DATA EXCERPT =>

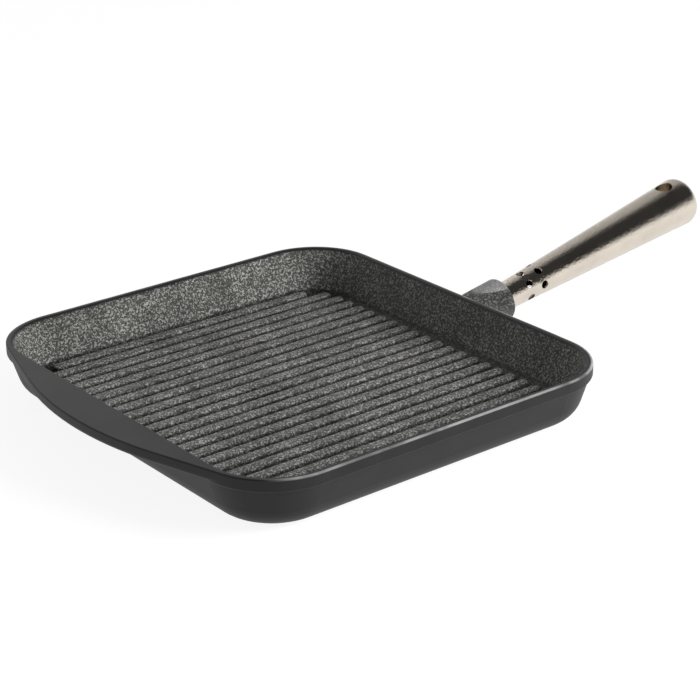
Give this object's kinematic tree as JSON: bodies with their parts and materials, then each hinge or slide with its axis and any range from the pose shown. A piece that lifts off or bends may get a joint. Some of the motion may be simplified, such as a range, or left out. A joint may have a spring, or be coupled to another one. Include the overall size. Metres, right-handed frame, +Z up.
{
  "type": "square grill pan",
  "caption": "Square cast iron grill pan with a ribbed cooking floor, a helper lip and a tapered tubular steel handle that unscrews.",
  "frame": {"origin": "centre of the pan's flat underside, midway between its walls", "axes": "+Z up, +X towards the handle, +Y across the pan"},
  "size_m": [0.4325, 0.25, 0.0618],
  "materials": {
    "cast_iron": "matte",
    "polished_steel": "polished",
    "plain_steel": "satin"
  },
  "bodies": {
    "pan": {"pan_body": "cast_iron"},
    "washer": {"spring_washer": "plain_steel"},
    "handle": {"handle_shell": "polished_steel", "handle_end_cap": "polished_steel", "hanging_eyelet": "polished_steel", "neck_bush": "plain_steel", "handle_stud": "plain_steel"}
  },
  "joints": [
    {"name": "handle_travel", "type": "slide", "parent": "pan", "child": "washer", "axis": [0.9833, 0, 0.1822], "range_m": [0, 0.015]},
    {"name": "handle_turn", "type": "hinge", "parent": "washer", "child": "handle", "pos_m": [0.1466, 0, 0.02116], "axis": [0.9833, 0, 0.1822], "range_deg": [0, 4320]}
  ],
  "couplings": [
    {"joint": "handle_travel", "follows": "handle_turn", "m_per_rad": 0.00019894}
  ]
}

WHAT NEEDS TO BE DONE => Return all the data exactly as given.

TASK OUTPUT =>
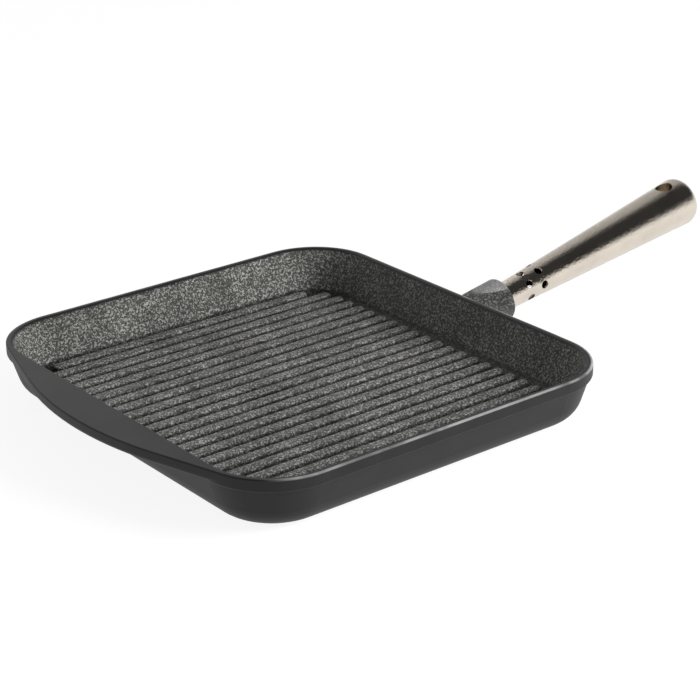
Give this object's kinematic tree as JSON: bodies with their parts and materials, then each hinge or slide with its axis and any range from the pose shown. A piece that lifts off or bends may get a joint. Some of the motion may be simplified, such as a range, or left out. A joint may have a spring, or be coupled to another one. Include the overall size. Metres, right-handed frame, +Z up.
{
  "type": "square grill pan",
  "caption": "Square cast iron grill pan with a ribbed cooking floor, a helper lip and a tapered tubular steel handle that unscrews.",
  "frame": {"origin": "centre of the pan's flat underside, midway between its walls", "axes": "+Z up, +X towards the handle, +Y across the pan"},
  "size_m": [0.4325, 0.25, 0.0618],
  "materials": {
    "cast_iron": "matte",
    "polished_steel": "polished",
    "plain_steel": "satin"
  },
  "bodies": {
    "pan": {"pan_body": "cast_iron"},
    "washer": {"spring_washer": "plain_steel"},
    "handle": {"handle_shell": "polished_steel", "handle_end_cap": "polished_steel", "hanging_eyelet": "polished_steel", "neck_bush": "plain_steel", "handle_stud": "plain_steel"}
  },
  "joints": [
    {"name": "handle_travel", "type": "slide", "parent": "pan", "child": "washer", "axis": [0.9833, 0, 0.1822], "range_m": [0, 0.015]},
    {"name": "handle_turn", "type": "hinge", "parent": "washer", "child": "handle", "pos_m": [0.1466, 0, 0.02116], "axis": [0.9833, 0, 0.1822], "range_deg": [0, 4320]}
  ],
  "couplings": [
    {"joint": "handle_travel", "follows": "handle_turn", "m_per_rad": 0.00019894}
  ]
}